Exercise goal:
Starting at the line that holds "bpy.data.objects.remove(obj)", set down each line through the end of the listing, exactly as written and with nothing added.

Data excerpt:
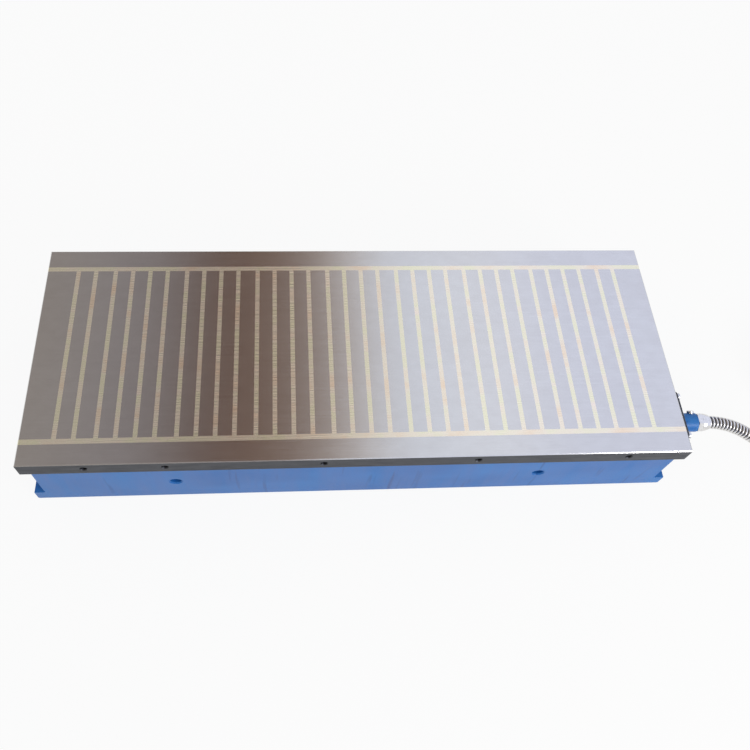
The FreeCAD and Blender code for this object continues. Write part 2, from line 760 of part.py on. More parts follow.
def addBored(body, outline, bore="fittingBore"):
    """A turned piece on the X axis with a bore through it."""
    section = newSketch(body, "XZ_Plane")
    inside = f"({bore}) / 2"
    addProfile(section, ((outline[0][0], inside), *outline, (outline[-1][0], inside)))
    return revolve(body, section)


def makeNut(label, x, flats, bore, thick):
    body = boxBody(label, x)
    outline = newSketch(body, "YZ_Plane")
    addHexagon(outline, flats)
    addCircle(outline, f"{bore} + 2 * threadClear")
    pad(body, outline, thick)


def makeNipple():
    tilt = size("clampScrewTilt")
    body = boxBody("conduit_nipple", "coverFace")
    body.Placement.Rotation = FreeCAD.Rotation(Vector(1, 0, 0), tilt)
    spigotEnd = "-(coverThick + locknutThick + spigotSpare)"
    threadEnd = "nippleLong + glandThick"
    addBored(body, (
        (spigotEnd, "spigotDia / 2"), ("0", "spigotDia / 2"), ("0", "nippleDia / 2"),
        ("nippleLong - nippleEdge", "nippleDia / 2"), ("nippleLong", "nippleDia / 2 - nippleEdge"),
        ("nippleLong", "nippleThread / 2"), (threadEnd, "nippleThread / 2"),
    ))
    tap = newSketch(body, "XZ_Plane")
    addCircle(tap, "clampScrew + 2 * threadClear", "clampScrewAt")
    pocket(body, tap)
    makeNut("nipple_locknut", "coverBack - locknutThick", "locknutFlats", "spigotDia", "locknutThick")
    makeNut("gland_nut", "glandSeat", "glandFlats", "nippleThread", "glandThick")

    outwards = Vector(0, math.cos(math.radians(tilt)), math.sin(math.radians(tilt)))
    screw = newBody(
        "nipple_clamp_screw", "coverFace + clampScrewAt",
        "-boxCentreY + nippleDia / 2 * cos(clampScrewTilt)",
        "boxCentreZ + nippleDia / 2 * sin(clampScrewTilt)",
        FreeCAD.Rotation(Vector(1, 0, 0), outwards),
    )
    makeScrews(screw, "clampScrew", "clampScrewLong", "screwHead", "screwHeadHigh")


def makeFerrules():
    """A sleeve on each end of the conduit, which runs inside it up to the fitting's face."""
    bore = "conduitDia + 2 * ferruleClear"
    body = boxBody("ferrule", "ferruleSeat")
    addBored(body, (
        ("0", "ferruleDia / 2"), ("ferruleStraight", "ferruleDia / 2"),
        ("ferruleLong", "ferruleTip / 2"),
    ), bore)
    body = plugBody("end_ferrule", "-ferruleLong")
    addBored(body, (
        ("0", "ferruleTip / 2"), ("ferruleLong - ferruleStraight", "ferruleDia / 2"),
        ("ferruleLong", "ferruleDia / 2"),
    ), bore)


# ---- conduit ----

conduitRoute = (
    ("ferruleSeat", "-boxCentreY", "boxCentreZ"),
    ("ferruleSeat + 12", "-boxCentreY", "boxCentreZ"),
    ("ferruleSeat + 31.8", "-boxCentreY - 2.1", "boxCentreZ - 1.2"),
    ("ferruleSeat + 50.8", "-boxCentreY - 7.3", "boxCentreZ - 4.5"),
    ("ferruleSeat + 68.2", "-boxCentreY - 15.5", "boxCentreZ - 10"),
    ("ferruleSeat + 89.2", "-boxCentreY - 24.4", "boxCentreZ - 18.6"),
    ("ferruleSeat + 112.5", "-boxCentreY - 31.4", "boxCentreZ - 29.4"),
    ("ferruleSeat + 138.8", "-boxCentreY - 36.2", "boxCentreZ - 38.8"),
    ("ferruleSeat + 167", "-boxCentreY - 39", "conduitDia / 2 + tieThick / 2"),
    ("coilX - 41", "coilY - coilRadius - 1", "conduitDia / 2 + tieThick / 2"),
    ("coilX", "coilY - coilRadius", "conduitDia / 2 + tieThick"),
)
tailRoute = (
    ("coilX + coilRadius", "coilY", "tieThick + 2.5 * conduitDia"),
    ("coilX + coilRadius", "coilY + 34", "tieThick + 2.5 * conduitDia"),
    ("coilX + coilRadius", "coilY + 67.2", "tieThick + 2.5 * conduitDia - 7.4"),
    ("coilX + coilRadius", "coilY + 97.9", "plugHeight + 7.4"),
    ("coilX + coilRadius", "coilY + tailReach - 34", "plugHeight"),
    ("coilX + coilRadius", "coilY + tailReach", "plugHeight"),
)


def tube(label, route, diameter):
    """A round tube along straight runs joined by arcs that touch both of their runs."""
    points = [Vector(*(size(part) for part in point)) for point in route]
    edges = []
    start = points[0]
    radii = []
    for before, corner, after in zip(points, points[1:], points[2:]):
        first = (corner - before).normalize()
        second = (after - corner).normalize()
        half = first.getAngle(second) / 2
        reach = 0.45 * min((corner - before).Length, (after - corner).Length)
        radius = reach / math.tan(half)
        inwards = (second - first).normalize()
        middle = corner + inwards * (radius / math.cos(half) - radius)
        enter = corner - first * reach
        leave = corner + second * reach
        edges.append(Part.LineSegment(start, enter).toShape())
        edges.append(Part.Arc(enter, middle, leave).toShape())
        radii.append(round(radius, 1))
        start = leave
    edges.append(Part.LineSegment(start, points[-1]).toShape())
    spine = Part.Wire(edges)
    ring = Part.Circle(points[0], points[1] - points[0], size(diameter) / 2)
    shape = spine.makePipeShell([Part.Wire(ring.toShape())], True, False)
    expected = math.pi * ring.Radius ** 2 * spine.Length
    print(f"{label}: length {spine.Length:.1f}, radii {radii}")
    print(f"{label}: volume {shape.Volume:.0f}, section times length {expected:.0f}")
    if abs(shape.Volume / expected - 1) > 0.005:
        raise RuntimeError(label + ": the tube is not whole")
    feature = doc.addObject("Part::Feature", label)
    feature.Label = label
    feature.Shape = shape


def makeConduitCoil():
    """The neat coil as its outer shape: two whole turns and the start of a third."""
    body = newBody("conduit_coil", "coilX", "coilY", "tieThick")
    turns = newSketch(body, "XZ_Plane")
    addRectangle(turns, "conduitDia", "2 * conduitDia", "coilRadius", "conduitDia")
    revolve(body, turns, "V_Axis")
    last = newSketch(body, "XZ_Plane")
    addRectangle(last, "conduitDia", "conduitDia", "coilRadius", "2.5 * conduitDia")
    revolve(body, last, "V_Axis", 160, backwards=True)


def makeTies():
    """Straps round the two lower turns, at the back and at the left of the coil."""
    body = newBody("coil_ties", "coilX", "coilY")
    for plane, place in (("YZ_Plane", "coilRadius"), ("XZ_Plane", "-coilRadius")):
        sketch = newSketch(body, plane, "-tieWide / 2")
        hollow = "conduitDia + 2 * tieClear"
        addRectangle(sketch, hollow, "2 * conduitDia", place, "tieThick + conduitDia")
        outside = f"{hollow} + 2 * tieThick"
        high = "2 * (conduitDia + tieThick)"
        addRectangle(sketch, outside, high, place, "tieThick + conduitDia")
        pad(body, sketch, "tieWide")


# ---- connector at the far end ----


def plugBody(label, along):
    """A body on the connector's axis, which runs backwards from the end of the conduit."""
    place = f"coilY + tailReach + {along}"
    return newBody(label, "coilX + coilRadius", place, "plugHeight", quarterTurn)


def makePlug():
    collarFace = "(shellRearLong + shellCollarLong)"
    clipFace = "ringPlay + ringWeb + ringPlay"
    body = plugBody("plug_shell", "0")
    section = newSketch(body, "XZ_Plane")
    noseEnd = f"{collarFace} + shellNoseLong"
    groove = "shellNose / 2 - clipGroove"
    addProfile(section, (
        ("0", "fittingBore / 2"), ("0", "shellRear / 2"), ("shellRearLong", "shellRear / 2"),
        ("shellRearLong", "shellCollar / 2"), (collarFace, "shellCollar / 2"),
        (collarFace, "shellNose / 2"), (f"{collarFace} + {clipFace}", "shellNose / 2"),
        (f"{collarFace} + {clipFace}", groove),
        (f"{collarFace} + {clipFace} + clipThick", groove),
        (f"{collarFace} + {clipFace} + clipThick", "shellNose / 2"),
        (noseEnd, "shellNose / 2"), (noseEnd, "shellBore / 2"),
        (f"{noseEnd} - shellBoreDepth", "shellBore / 2"),
        (f"{noseEnd} - shellBoreDepth", "fittingBore / 2"),
    ))
    revolve(body, section)

    ring = plugBody("coupling_ring", f"{collarFace} + ringPlay")
    section = newSketch(ring, "XZ_Plane")
    edge = "ringPlay * 3"
    addProfile(section, (
        ("0", "shellNose / 2 + ringClear"), ("0", f"ringDia / 2 - {edge}"),
        (edge, "ringDia / 2"), (f"ringLong - {edge}", "ringDia / 2"),
        ("ringLong", f"ringDia / 2 - {edge}"), ("ringLong", "ringMouth / 2"),
        ("ringWeb", "ringMouth / 2"), ("ringWeb", "shellNose / 2 + ringClear"),
    ))
    revolve(ring, section)

    clip = plugBody("ring_clip", f"{collarFace} + {clipFace}")
    section = newSketch(clip, "YZ_Plane")
    addCircle(section, "clipDia")
    addCircle(section, "shellNose - 2 * clipGroove")
    pad(clip, section, "clipThick")

    insert = plugBody("plug_insert", f"{noseEnd} - shellBoreDepth")
    section = newSketch(insert, "YZ_Plane")
    addCircle(section, "shellBore")
    for side in ("-", ""):
        addCircle(section, "pinDia", side + "pinPitch / 2")
    pad(insert, section, "insertThick")

    pins = plugBody("plug_pins", f"{noseEnd} - shellBoreDepth")
    section = newSketch(pins, "YZ_Plane")
    for side in ("-", ""):
        addCircle(section, "pinDia", side + "pinPitch / 2")
    pad(pins, section, "pinLong")


def exportPieces():
    """Check every object, then write each piece to its own file."""
    doc.removeObject(trial.Name)
    doc.recompute()
    for item in doc.Objects:
        if "Invalid" in item.State or "Error" in item.State:
            raise RuntimeError(item.Label + " is not sound")
    os.makedirs("parts", exist_ok=True)
    for item in doc.Objects:
        if item.TypeId not in ("PartDesign::Body", "Part::Feature"):
            continue
        if item.Shape.isNull() or not item.Shape.isValid():
            raise RuntimeError(item.Label + " has no sound shape")
        item.Shape.exportStep(f"parts/{item.Label}.step")
        box = item.Shape.BoundBox
        low = f"{box.XMin:.1f} {box.YMin:.1f} {box.ZMin:.1f}"
        high = f"{box.XMax:.1f} {box.YMax:.1f} {box.ZMax:.1f}"
        print(f"{item.Label}: {len(item.Shape.Solids)} solids, {low} to {high}")


makePlate()
makeBody()
makeBox()
makeGasket()
makeCover()
makeBoxScrews()
makeTerminalBlock()
makeNipple()
makeFerrules()
tube("conduit_run", conduitRoute, "conduitDia")
makeConduitCoil()
tube("conduit_tail", tailRoute, "conduitDia")
makeTies()
makePlug()
exportPieces()
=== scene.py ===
import json
import math

import bmesh
import bpy
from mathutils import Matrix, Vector


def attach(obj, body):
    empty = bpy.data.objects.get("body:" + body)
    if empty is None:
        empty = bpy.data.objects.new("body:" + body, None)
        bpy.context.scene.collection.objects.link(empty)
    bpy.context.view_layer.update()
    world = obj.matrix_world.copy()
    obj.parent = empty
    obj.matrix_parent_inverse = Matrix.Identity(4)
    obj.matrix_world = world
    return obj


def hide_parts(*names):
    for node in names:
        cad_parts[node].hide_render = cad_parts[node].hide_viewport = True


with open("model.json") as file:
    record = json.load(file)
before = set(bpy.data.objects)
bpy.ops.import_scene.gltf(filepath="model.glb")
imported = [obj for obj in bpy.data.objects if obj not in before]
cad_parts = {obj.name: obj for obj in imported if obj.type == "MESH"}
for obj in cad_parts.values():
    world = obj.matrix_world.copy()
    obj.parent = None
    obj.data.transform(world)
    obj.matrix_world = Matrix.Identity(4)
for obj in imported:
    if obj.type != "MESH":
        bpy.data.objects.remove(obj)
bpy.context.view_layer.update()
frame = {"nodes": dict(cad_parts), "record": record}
print("chuck loaded:", len(frame["nodes"]), "solids")


def newPiece(name, bm, body, finishes):
    mesh = bpy.data.meshes.new(name)
    bm.to_mesh(mesh)
    bm.free()
    piece = bpy.data.objects.new(name, mesh)
    bpy.context.scene.collection.objects.link(piece)
    for finish in finishes:
        mesh.materials.append(finish)
    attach(piece, body)
    return piece


def addNode(tree, kind, inputs=None, **settings):
    node = tree.nodes.new(kind)
    for key, value in settings.items():
        setattr(node, key, value)
    for key, value in (inputs or {}).items():
        if isinstance(value, bpy.types.NodeSocket):
            tree.links.new(value, node.inputs[key])
        else:
            node.inputs[key].default_value = value
    return node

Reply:
        bpy.data.objects.remove(obj)
bpy.context.view_layer.update()
frame = {"nodes": dict(cad_parts), "record": record}
print("chuck loaded:", len(frame["nodes"]), "solids")


def newPiece(name, bm, body, finishes):
    mesh = bpy.data.meshes.new(name)
    bm.to_mesh(mesh)
    bm.free()
    piece = bpy.data.objects.new(name, mesh)
    bpy.context.scene.collection.objects.link(piece)
    for finish in finishes:
        mesh.materials.append(finish)
    attach(piece, body)
    return piece


def addNode(tree, kind, inputs=None, **settings):
    node = tree.nodes.new(kind)
    for key, value in settings.items():
        setattr(node, key, value)
    for key, value in (inputs or {}).items():
        if isinstance(value, bpy.types.NodeSocket):
            tree.links.new(value, node.inputs[key])
        else:
            node.inputs[key].default_value = value
    return node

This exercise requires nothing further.